> [Data]:
──────
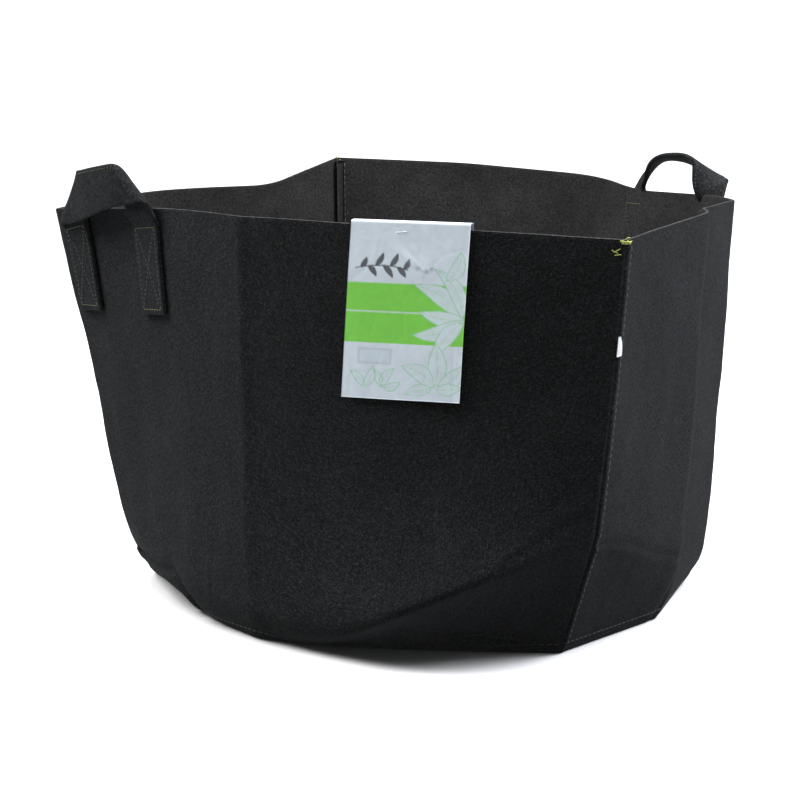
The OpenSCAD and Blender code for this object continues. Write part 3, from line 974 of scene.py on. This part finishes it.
BY_EDGE = EDGE_ROW + 0.07
handle("left_handle", ("front", "rear"), front_cloth, folded_strap, (0, 0.85, 0.5), (BY_EDGE,), LIME_THREAD)
handle("right_handle", ("rear", "front"), rear_cloth, arched_strap, (0, 0.3, 0.95), (-BY_EDGE, BY_EDGE),
       SEAM_THREAD)


# ---- the label's print, in millimetres from the card's left edge and down from its fold

GREEN = (0.27, 0.78, 0.07)
PALE_GREEN = (0.85, 0.97, 0.8)
LINE_GREEN = (0.42, 0.78, 0.45)
LEAF_WHITE = (0.97, 1.0, 0.97)
DARK_INK = (0.035, 0.035, 0.04)
BOX_LINE = (0.55, 0.56, 0.62)
BOX_FILL = (0.93, 0.95, 0.97)
# Leaves: base, length, width, angle in radians and how far each is curved for its length
SPRAY = [
    ((127, 98), 62, 19, 2.60, 0.10), ((130, 100), 50, 15, 3.02, -0.06), ((130, 101), 58, 17, 3.45, -0.10),
    ((128, 99), 60, 16, 2.15, 0.14), ((108, 60), 34, 15, 1.15, 0.16), ((129, 103), 48, 17, 4.05, 0.08),
    ((103, 172), 46, 20, 1.62, 0.04), ((101, 173), 42, 17, 2.62, 0.12), ((106, 172), 34, 17, 0.75, 0.12),
    ((104, 175), 27, 13, 0.12, 0.05), ((99, 175), 30, 12, 3.35, 0.05),
]
TUFTS = [
    ((24, 175), 22, 8, 2.35, 0.10), ((26, 175), 24, 10, 1.25, 0.08), ((44, 175), 24, 9, 1.0, -0.12),
    ((43, 175), 20, 8, 2.0, 0.08), ((46, 176), 20, 8, 0.35, 0.1),
]
STEM = [(8, 50), (22, 47.5), (38, 46.5), (52, 47.5), (65, 50.5)]
STEM_LEAVES = [(14, 49), (22, 47.6), (30, 46.9), (38, 46.5), (46, 47), (54, 48), (61, 49.6)]


def paint(ink, mask, colour):
    mask = np.clip(mask, 0, 1)[..., None]
    return ink * (1 - mask) + np.array(colour) * mask


def inside(x, y, x0, x1, y0, y1, soft=0.5):
    """1 inside a box and 0 outside it."""
    return np.clip(np.minimum(np.minimum(x - x0, x1 - x), np.minimum(y - y0, y1 - y)) / soft + 0.5, 0, 1)


def leaf(ink, x, y, base, length, width, angle, bend, line, fill, veins=0):
    """A pointed leaf from its base, curved by bend, with an outline, a midrib and side veins."""
    dx, dy = x - base[0], y - base[1]
    p = (dx * math.cos(angle) - dy * math.sin(angle)) / length
    q = dx * math.sin(angle) + dy * math.cos(angle)
    q = q - bend * length * 4 * p * (1 - p)
    half = width / 2 * np.sin(math.pi * np.clip(p, 0, 1) ** 0.85) ** 0.9
    gap = half - np.abs(q)
    on = (p > 0) & (p < 1)
    if fill is not None:
        ink = paint(ink, np.where(on, np.clip(gap / 0.6 + 0.5, 0, 1), 0) * 0.93, fill)
    outline = np.where(on, np.clip(1.15 - np.abs(gap) / 0.7, 0, 1), 0)
    rib = np.where(on & (gap > 0), np.clip(1.0 - np.abs(q) / 0.6, 0, 1), 0) * 0.7
    ink = paint(ink, np.maximum(outline, rib), line)
    if veins:
        wave = np.abs(((p * veins + np.abs(q) / width * 1.5) % 1) - 0.5) * length / veins
        ink = paint(ink, np.where(on & (gap > 0.6), np.clip(0.9 - wave / 0.7, 0, 1), 0) * 0.35, line)
    return ink


def printed(x, y):
    """The colours of the print: two plain bands, plain leaves, a sprig and an empty box."""
    ink = paint(np.ones(x.shape + (3,)), inside(x, y, -2, 140, 65, 128.5), GREEN)
    ink = paint(ink, inside(x, y, -2, 84, 94.6, 96.0), PALE_GREEN)
    for leaves, fill, veins in ((SPRAY, LEAF_WHITE, 7), (TUFTS, None, 4)):
        for place in leaves:
            ink = leaf(ink, x, y, *place, LINE_GREEN, fill, veins)
    away, _ = to_path(x, y, STEM)
    ink = paint(ink, np.clip(1.2 - away / 0.8, 0, 1), DARK_INK)
    for n, base in enumerate(STEM_LEAVES):
        angle, bend = (-0.85, -0.08) if n % 2 else (1.05, 0.08)
        ink = leaf(ink, x, y, base, 17 - abs(n - 3) * 1.6, 5.2, angle, bend, DARK_INK, DARK_INK)
    ink = paint(ink, inside(x, y, 16, 53, 134, 151, 1.2) * 0.5, BOX_LINE)
    return paint(ink, inside(x, y, 18, 51, 136, 149, 1.2) * 0.9, BOX_FILL)


# ---- label card

# How far below the card's fold its hinged leaf starts in the CAD
LEAF_START = 11.6 * MM
# How much the card leans and skews: metres for each metre along it and down it
CARD_TURN = 0.032
CARD_SKEW = 0.030
# The middles of its two leaves, out from the wall's face
CARD_FRONT = CARD_LIFT + CARD_T / 2
CARD_BACK = -FELT_T - CARD_LIFT - CARD_T / 2
# Its creases, as places from its left edge and down from its fold, in millimetres
CARD_CREASES = [
    [(40, 12), (62, 33), (84, 50)],
    [(52, 10), (74, 30), (90, 47)],
    [(18, 20), (40, 19), (75, 47)],
]
STAPLE_R = 0.35 * MM

card_hinge, card_axis = joint("label_lift")
card_centre = box_centre("label_front_leaf")
card_side = card_axis * (1 if card_axis[0] < 0 else -1)
card_rise = card_hinge - card_centre
card_rise = card_rise - card_side * (card_rise @ card_side)
card_patch = Patch(card_centre, card_side, card_rise)
card_drop = (CARD_H + LEAF_START) / 2 - FOLD_RISE
card_patch.origin = card_centre + card_patch.up * card_drop - card_patch.out * CARD_FRONT


def label_card():
    """The card: its front leaf, its fold over the rim and the leaf inside."""
    top = FOLD_RISE - CARD_T / 2
    section = np.array([
        (CARD_FRONT, FOLD_RISE - CARD_H), (CARD_FRONT, top),
        (CARD_BACK, top), (CARD_BACK, FOLD_RISE - CARD_BACK_H)])
    far = lengths(section)
    rows = np.arange(0, far[-1], 1 * MM)
    path = rounded(section, far, [0, 2.2 * MM, 2.2 * MM, 0], rows)
    on_front = rows <= far[1]
    a, down = np.meshgrid(np.linspace(CARD_W / 2, -CARD_W / 2, 131), FOLD_RISE - path[:, 1], indexing="ij")
    across_card = CARD_W / 2 - a
    a = a + CARD_SKEW * down
    up = FOLD_RISE - down + CARD_TURN * across_card
    out = np.broadcast_to(path[:, 0], a.shape).copy()
    stretch = (FOLD_RISE - CARD_H - 8 * MM, -3 * MM)
    wall = WallUnder(card_patch, front_cloth, (-75 * MM, 85 * MM), stretch, (24, 30))
    out[:, on_front] = np.maximum(out[:, on_front], wall(a, up)[:, on_front] + 1.5 * MM)
    # The front leaf waves and creases outward, and the leaf inside a little the other way
    free = smoothstep(down, 12 * MM, 60 * MM) * np.where(on_front, 1.0, -0.3)
    out += free * (0.8 * MM * ripples(a, down, 31, 16, 0.22, 0.07) + 0.8 * MM)
    for crease in CARD_CREASES:
        away, _ = to_path(across_card, down, np.array(crease) * MM)
        out += free * 1.7 * MM * bell(away, 2.2 * MM)
    grid = card_patch.at(a, out, up)
    normal = -grid_normals(grid)
    ink = np.where(on_front[None, :, None], printed(across_card / MM, down / MM), 1.0)
    places = np.stack([across_card, np.broadcast_to(rows, a.shape)], -1)
    half = normal * CARD_T / 2
    shape = Shape()
    add_shell(shape, grid + half, grid - half, places, (0, 1, 1), ink, 0.1 * MM)
    card = shape.piece("label_card", [CARD_PRINTED, CARD_PLAIN])
    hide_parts("label_front_leaf", "label_back_leaf")
    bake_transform(card)


label_card()


def staple():
    """A bent wire through the card and the felt, with its points turned in behind."""
    face = CARD_FRONT + CARD_T / 2 + STAPLE_R
    behind = CARD_BACK - CARD_T / 2 - STAPLE_R
    crown, point = 6.05 * MM, 1.5 * MM
    corners = np.array([
        (-point, behind, 0), (-crown, behind, 0), (-crown, face, 0.6 * MM),
        (crown, face, -1.0 * MM), (crown, behind, -0.4 * MM), (point, behind, -0.4 * MM)])
    corners += [9 * MM, 0, FOLD_RISE - 8.9 * MM]
    far = lengths(corners)
    route = rounded(corners, far, [0] + [0.9 * MM] * 4 + [0], np.linspace(0, far[-1], 90))
    shape = Shape()
    add_tube(shape, card_patch.at(*route.T), STAPLE_R, 10)
    ride_as(shape.piece("staple_wire", [STEEL]), "root", "label_staple")


staple()


# ---- woven tag

TAG_W = 9 * MM
TAG_H = 21 * MM
TAG_T = 0.3 * MM
TAG_GAP = 0.5 * MM


def ribbon_tag():
    """A ribbon folded in half, its two ends caught in the front seam."""
    pivot, axis = joint("tag_turn")
    centre = box_centre("woven_tag")
    down = axis * (1 if axis[2] < 0 else -1)
    away = centre - pivot
    away = unit(away - down * (away @ down))
    out = np.cross(away, down)
    if out @ rear_cloth.normal[-1, len(ROWS) // 2] < 0:
        out = -out
    straight = TAG_W - TAG_GAP
    layers = [
        [(x, side * TAG_GAP / 2 + wave * MM * math.sin(x / TAG_W * 3)) for x in np.linspace(0, straight, 10)]
        for side, wave in ((-1, 0.25), (1, 0.35))]
    bend = [(TAG_W - TAG_GAP / 2 + TAG_GAP / 2 * math.sin(t), -TAG_GAP / 2 * math.cos(t))
            for t in np.linspace(0, math.pi, 9)]
    ends = [(-1.5 * MM, side * TAG_GAP / 2) for side in (-1, 1)]
    section = np.array([ends[0], *layers[0], *bend, *layers[1][::-1], ends[1]])
    far = lengths(section)
    share = np.linspace(-0.5, 0.5, 22)[None, :]
    x, y = section[:, 0:1], section[:, 1:2]
    # The ribbon is a little skewed, and curls away from the seam
    y = y + 0.7 * MM * np.sin(share * 3.1 + 0.6) * (x / TAG_W)
    x = x + 1.0 * MM * share * (x / TAG_W)
    drop = share * TAG_H + x * 0
    grid = centre - away * TAG_W / 2 + x[..., None] * away + y[..., None] * out + drop[..., None] * down
    half = grid_normals(grid) * TAG_T / 2
    places = np.stack(np.broadcast_arrays(far[:, None], drop), -1)
    shape = Shape()
    add_shell(shape, grid + half, grid - half, places, (0, 0, 0), edge_round=0.05 * MM)
    tag = shape.piece("ribbon_tag", [RIBBON])
    ride_as(tag, "seam_tag", "woven_tag")


ribbon_tag()


# ---- stage, light and camera

def floor():
    material, tree = new_material("stage_white")
    mottle = noise(tree, object_place(tree), 3, 2, 0.5)
    colour = mix_colour(tree, mottle, grey(0.86), grey(0.90))
    set_surface(material, {"Base Color": colour, "Roughness": 0.9, "Specular IOR Level": 0.1})
    reach = 60.0
    mesh = bpy.data.meshes.new("floor")
    corners = [(-reach, -reach, 0), (reach, -reach, 0), (reach, reach, 0), (-reach, reach, 0)]
    mesh.from_pydata(corners, [], [(0, 1, 2, 3)])
    mesh.materials.append(material)
    plane = in_scene("floor", mesh)
    plane.visible_diffuse = False


def sky(low_level, side_level, top_level, cap, back_tilt):
    """A dim room with a bright ceiling, which whitens the floor and leaves the front of the bag dark."""
    world = bpy.data.worlds.new("studio")
    bpy.context.scene.world = world
    world.use_nodes = True
    tree = world.node_tree
    direction = add_node(tree, "ShaderNodeTexCoord").outputs["Generated"]
    height = add_node(tree, "ShaderNodeSeparateXYZ", {0: direction}).outputs["Z"]
    walls = spread(tree, height, -0.15, 0.05, low_level, side_level)
    aim = (0, math.sin(math.radians(back_tilt)), math.cos(math.radians(back_tilt)))
    facing = add_node(tree, "ShaderNodeVectorMath", {0: direction, 1: aim}, operation="DOT_PRODUCT")
    ceiling = spread(tree, facing.outputs["Value"], cap - 0.15, cap + 0.15, 0, top_level - side_level)
    background = tree.nodes["Background"]
    connect(tree, background.inputs["Strength"], math_node(tree, "ADD", walls, ceiling))
    connect(tree, background.inputs["Color"], (0.97, 0.985, 1.0, 1))


def softbox(name, place, power, colour=(1, 1, 1)):
    """A square lamp aimed at the middle of the bag."""
    data = bpy.data.lights.new(name, "AREA")
    data.size = 1.2
    data.energy = power
    data.color = colour
    lamp = in_scene(name, data)
    lamp.location = place
    lamp.rotation_euler = (Vector((0, 0, 0.25)) - Vector(place)).to_track_quat("-Z", "Y").to_euler()


def camera():
    data = bpy.data.cameras.new("camera")
    data.sensor_width = 36.0
    data.lens = 115.83
    data.clip_end = 200.0
    seen_from = in_scene("camera", data)
    seen_from.location = (0, -3.0, 0.773)
    seen_from.rotation_euler = (math.radians(90 - 10.39), 0, 0)
    bpy.context.scene.camera = seen_from


floor()
sky(low_level=0.36, side_level=0.10, top_level=4.0, cap=0.75, back_tilt=8)
softbox("left_softbox", (-1.9, -0.2, 1.9), 64)
softbox("right_softbox", (1.9, -0.3, 2.1), 96, (0.92, 0.94, 1.0))
camera()
bpy.context.scene.view_settings.view_transform = "Standard"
──────
> [Directive]: Your answer should be exactly the lines of the data above, from the first through the line containing "# ---- the label's".

> [Written solution]:
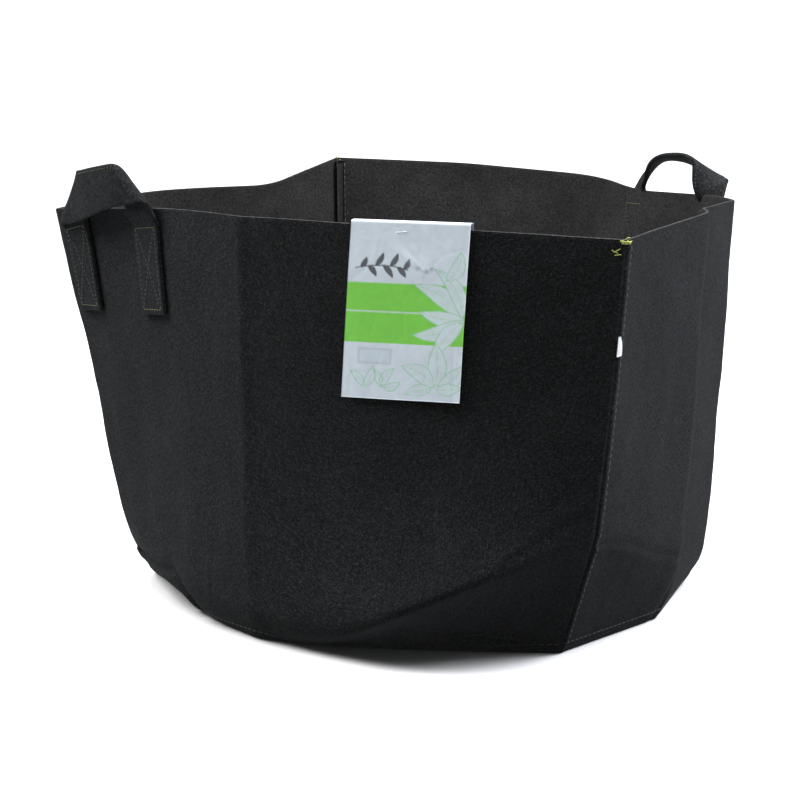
The OpenSCAD and Blender code for this object continues. Write part 3, from line 974 of scene.py on. This part finishes it.
BY_EDGE = EDGE_ROW + 0.07
handle("left_handle", ("front", "rear"), front_cloth, folded_strap, (0, 0.85, 0.5), (BY_EDGE,), LIME_THREAD)
handle("right_handle", ("rear", "front"), rear_cloth, arched_strap, (0, 0.3, 0.95), (-BY_EDGE, BY_EDGE),
       SEAM_THREAD)


# ---- the label's print, in millimetres from the card's left edge and down from its fold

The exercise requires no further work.